I know we’re not given everything at once: that’s life. But ‘understanding reality’ doesn’t have to be in only one way. Talking about survival: Say you’re faced with a tiger. (I’m just gonna give two examples, because these two are usually presented as the only two, but I’m sure there are other ways.) Logical: That tiger there has rather large, sharp, teeth. And it’s advancing at me. It must see me as lunch. That’s not very good. I’ll run. Emotionally: Yikes! Tiger! Going to eat me!! I’ll run!… both ensure survival, no?
@WasCy That’s what I’m saying, that logic isn’t that answer-all that I feel like it’s being pushed as, at least pushed to me as. But there’s more than “logic+rationality” and “magic+soothing words” in the world, isn’t there?
And that’s the hard time I have with logic. It feels stifling, because it’s suggesting that there’s only one answer, and it’s the right answer, and you can only get there using a specific path—a path we call rationality—and anything veering off that path is irrationality. If we’re going to call everything else irrational, nothing else holds up much of a chance, does it? (And that’s not very logical—to deny something simply because it doesn’t follow logic’s specific route—is it?)
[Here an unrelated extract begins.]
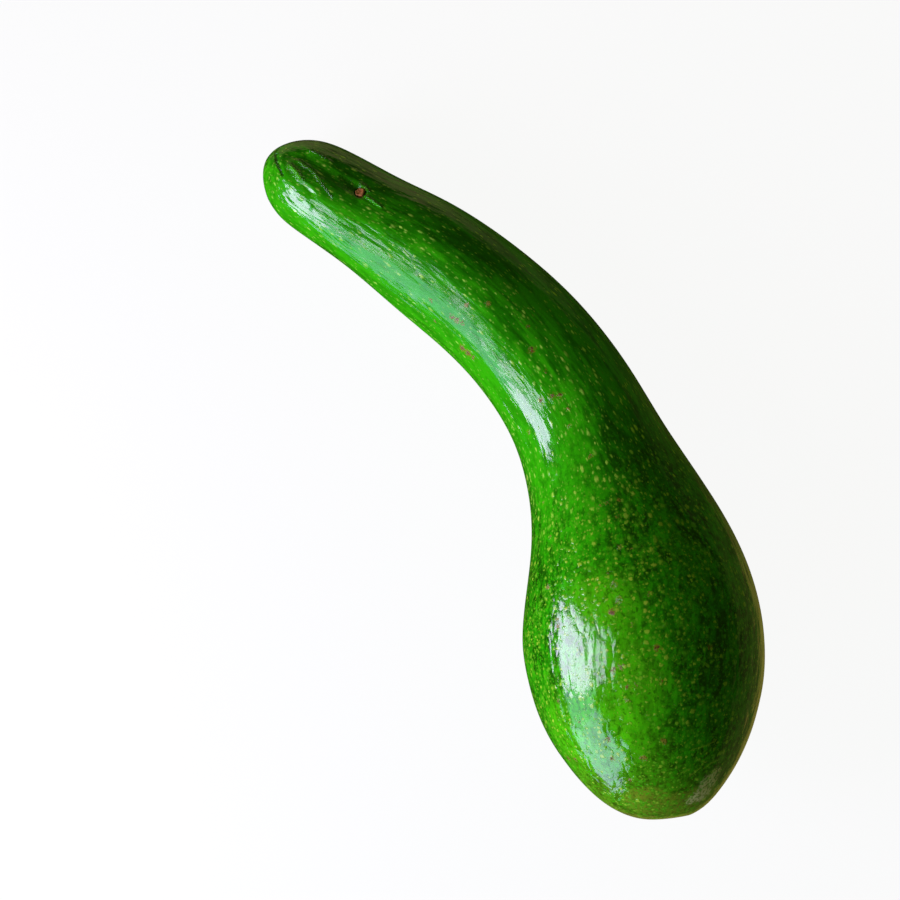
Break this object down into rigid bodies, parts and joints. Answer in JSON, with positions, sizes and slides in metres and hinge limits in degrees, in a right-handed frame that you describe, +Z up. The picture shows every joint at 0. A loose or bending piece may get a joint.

I understand using logic as a medium for presentation. (That’s what we’re all doing right now, maybe minus the much-loved humorous responses to present our reasons to each other.)
It’s our searching for answers more than our logicing together what we already knew that’s leading us to greater understanding, or at least to holding to more pieces. So I guess what I’m saying is, why are we giving all the credit to logic, when it’s just one simple, small, tool we use? (Not only use, but have been fervently taught to use above much else regardless.) We can’t create anything using just one tool.
...Right?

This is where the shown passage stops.